Silver Ash: The media is the most important, whether it's web, TV, radio, or print. Consumers, creators, and the media should cooperate and work on changing the current state of the industry, instead of criticizing and blaming each other. Artists blame fans for not buying CDs, fans then criticize the artists, while the media just worsens the issue by egging everyone on. I understand that foreign music industries have more specialization.

Silver Ash (a different member from above): I'm no expert in this, so I won't criticize. If you like metal, you needn't say bad things about other bands. You have a right to your personal preference. That's what I think.

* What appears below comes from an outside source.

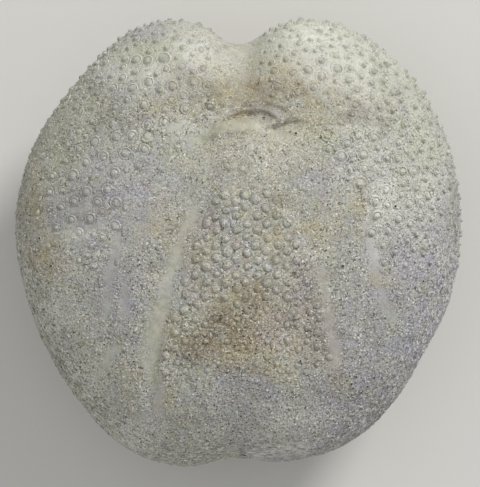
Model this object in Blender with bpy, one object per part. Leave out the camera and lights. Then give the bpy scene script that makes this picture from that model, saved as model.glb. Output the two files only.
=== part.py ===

Host: Your words make me heavy hearted. What you said is very frank and direct; it's the market's current state. At Sohu, we have always tried to support original music and local music. We hope to promote real music. The main thing is for you guys to presevere. We at Sohu will support you and promote you.

Internet Fan "Wanou":
After you guys signed with Scream, you are glam rock to the outside, while remaining visual kei to the inside. Do you think you can have a breakthrough in your style?

Silver Ash: I haven't listened to too much 60's rock. I've never done glam rock. We really don't have a strategy for the "outside". Outside is overseas, inside is mainstream. Once your CDs sell over a certain number, no matter what kind of music it is, it become mainstream if it's successful.

Host: Will you continue preservering with quality music, or will you turn to mechanically manufacturing "canned music"?

Silver Ash: I don't understand what you mean by "canned music".

Silver Ash: I'd like to release CDs in a can. Hope he can help us. (note: whichever member said this was joking, I think)

Internet Fan "Wuyan": Do you use other bands as reference? What are your future goals for development?

Silver Ash: We use Silver Ash as reference, and our own band is used to plan future goals, though some say we're influenced by Japanese bands.